Many authors and psychologists have written about the characteristics that it takes to make people successful. Change will need to take place if these characteristics are not present:

  • Optimism
  • Resilience
  • Creativity
  • Emotional Awareness
  • Self Confidence
  • Imagination
  • Focus
  • Passion
  • Intelligence
  • Energy
  • Curiosity
  • Talent
  • Perseverance

One author said that out of all these characteristics that help people succeed, the most important trait is perseverance. It also seems that it is the one characteristic that most great leaders and organizations must exhibit and apply to all the others. 

Perseverance is a character trait that is directly connected to the vision and call God gave you as a person and a Christian leader. If we apply perseverance to our vision we need to know that vision can greatly impact our lives. For example, the scriptures teach that without vision the people perish, so vision is necessary to keeping an organization growing. However, vision is also the most disappointing part of any organization, especially if you are not seeing that vision become reality. For example, recently a ministry leader told me that the ministry he runs has a vision to make an impact in the city for Christ. When I pressed him further to find out what that impact would look like, it was less defined. My concern for anybody with a vision is the reality of two things: 

1. Does the vision make God look great and you small? If so, you might have a chance to succeed. (Many use God as a way to call attention to themselves.)

2. Do the people of the vision have the perseverance to endure the journey of giving birth to the vision and growing it to maturity? 

All visions are subject to the amount of perseverance you have to see it through. 

  • Without perseverance we quit the vision.
  • Without perseverance your vision will be limited.
  • Without perseverance you can lose all vision

This is why so many visions never get from inception to the construction stage, because perseverance has not changed their lives. I realize there are many factors that go into seeing a vision come to fruition, but perseverance is a key ingredient for any vision caster to exercise. 

This idea of quitting my involvement in ministry work is a problem. The turnover in most churches today is quite high so getting training and keeping volunteers is always a challenge. According to Volunteer Match President Greg Baldwin, volunteer rates are falling because we as a nation don’t invest enough resources into the nonprofit sector.
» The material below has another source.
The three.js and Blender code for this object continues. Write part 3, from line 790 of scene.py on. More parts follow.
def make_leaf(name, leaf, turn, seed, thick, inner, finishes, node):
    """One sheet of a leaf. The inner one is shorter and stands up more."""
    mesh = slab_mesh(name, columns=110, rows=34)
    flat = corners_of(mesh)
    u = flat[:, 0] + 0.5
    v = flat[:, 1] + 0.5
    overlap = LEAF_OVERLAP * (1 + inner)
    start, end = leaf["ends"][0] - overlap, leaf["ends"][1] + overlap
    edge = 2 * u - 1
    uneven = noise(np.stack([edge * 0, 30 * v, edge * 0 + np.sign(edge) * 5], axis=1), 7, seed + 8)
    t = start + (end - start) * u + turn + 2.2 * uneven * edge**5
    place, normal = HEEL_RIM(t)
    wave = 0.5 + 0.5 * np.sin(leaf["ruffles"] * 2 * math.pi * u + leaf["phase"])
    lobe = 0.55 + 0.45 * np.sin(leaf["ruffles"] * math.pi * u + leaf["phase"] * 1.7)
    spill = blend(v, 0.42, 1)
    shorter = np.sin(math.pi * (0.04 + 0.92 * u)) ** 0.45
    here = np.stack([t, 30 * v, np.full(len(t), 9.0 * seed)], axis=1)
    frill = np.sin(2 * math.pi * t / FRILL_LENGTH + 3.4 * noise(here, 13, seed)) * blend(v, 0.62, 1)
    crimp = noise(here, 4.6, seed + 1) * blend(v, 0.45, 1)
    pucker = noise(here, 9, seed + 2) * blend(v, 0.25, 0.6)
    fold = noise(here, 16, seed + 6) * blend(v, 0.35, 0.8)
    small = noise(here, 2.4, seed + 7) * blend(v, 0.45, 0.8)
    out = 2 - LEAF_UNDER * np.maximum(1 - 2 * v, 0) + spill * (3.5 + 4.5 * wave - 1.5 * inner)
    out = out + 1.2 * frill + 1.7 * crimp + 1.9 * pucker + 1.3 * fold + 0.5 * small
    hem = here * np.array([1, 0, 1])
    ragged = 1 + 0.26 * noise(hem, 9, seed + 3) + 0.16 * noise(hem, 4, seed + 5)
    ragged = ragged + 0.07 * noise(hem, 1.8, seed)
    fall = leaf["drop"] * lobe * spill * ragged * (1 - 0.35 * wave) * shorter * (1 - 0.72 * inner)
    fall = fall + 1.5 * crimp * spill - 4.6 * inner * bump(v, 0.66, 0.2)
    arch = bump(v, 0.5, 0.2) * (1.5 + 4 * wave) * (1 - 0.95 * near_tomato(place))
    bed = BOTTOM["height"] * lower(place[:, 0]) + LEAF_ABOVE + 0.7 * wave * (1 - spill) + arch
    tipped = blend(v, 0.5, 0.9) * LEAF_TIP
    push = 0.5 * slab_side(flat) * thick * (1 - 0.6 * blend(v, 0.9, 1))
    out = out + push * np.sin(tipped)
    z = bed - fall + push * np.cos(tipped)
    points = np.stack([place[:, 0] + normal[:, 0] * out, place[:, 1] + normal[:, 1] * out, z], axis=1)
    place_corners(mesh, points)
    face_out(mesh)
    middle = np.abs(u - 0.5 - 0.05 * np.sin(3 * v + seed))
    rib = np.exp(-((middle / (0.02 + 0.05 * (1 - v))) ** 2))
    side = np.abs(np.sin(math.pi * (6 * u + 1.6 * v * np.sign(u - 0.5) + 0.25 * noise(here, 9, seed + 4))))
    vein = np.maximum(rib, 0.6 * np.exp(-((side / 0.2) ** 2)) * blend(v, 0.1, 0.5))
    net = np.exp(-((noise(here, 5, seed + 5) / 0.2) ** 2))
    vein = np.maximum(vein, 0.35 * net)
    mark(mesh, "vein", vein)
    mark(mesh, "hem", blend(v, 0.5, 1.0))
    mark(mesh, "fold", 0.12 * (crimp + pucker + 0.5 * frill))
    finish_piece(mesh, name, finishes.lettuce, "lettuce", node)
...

Without resources, nonprofits simply don’t have the capacity to effectively engage volunteers. Other causes could be the fact that more people are overworked with less free time to volunteer. Others say people are simply lazier than they used to be, or are more interested in doing their own things during their free time. According to the U.S. Bureau of Labor Statistics, in recent years the percentage of Americans volunteering has dwindled and is now at its lowest level in a decade. Last year the volunteer rate was 25.4 percent, or 62.6 million people, compared with 29 percent of the population in 2003. 

I think the bottom line may be that people do not have the perseverance they once had to engage in volunteering, plus the trends in culture are changing.  

The message of the gospel depends on volunteers to make it known through their associations with churches and ministries. If we lose the volunteer base for doing the work of the ministry we will be struggling to make Him known in the world around us. I remember as a young Christian the expectancy of His return was a major incentive to go door-to-door doing Evangelism Explosion. That was a major thrust for many years across the country, and it required great quantities of people to accomplish it. I wonder if we would do the same today?  If we cease talking about the coming of Lord in our churches and ministries, the natural result is a lack of urgency to tell others. Let’s face it, the church has changed, and this could be one of those changes that isn’t a good change. Perhaps that is the biggest change of all - we have lost our sense of urgency for His return. 

I suppose that also fits into an end time scenario, as 2 Peter 3:3-4 states:

Most important, know this: in the last days scoffers will come, jeering, living by their own cravings, and saying, “Where is the promise of his coming? After all, nothing has changed—not since the beginning of creation, nor even since the ancestors died.”

We must retain our perseverance in knowing that He could return at any moment - it could mean the difference between the message being told, or the message replaced by other priorities.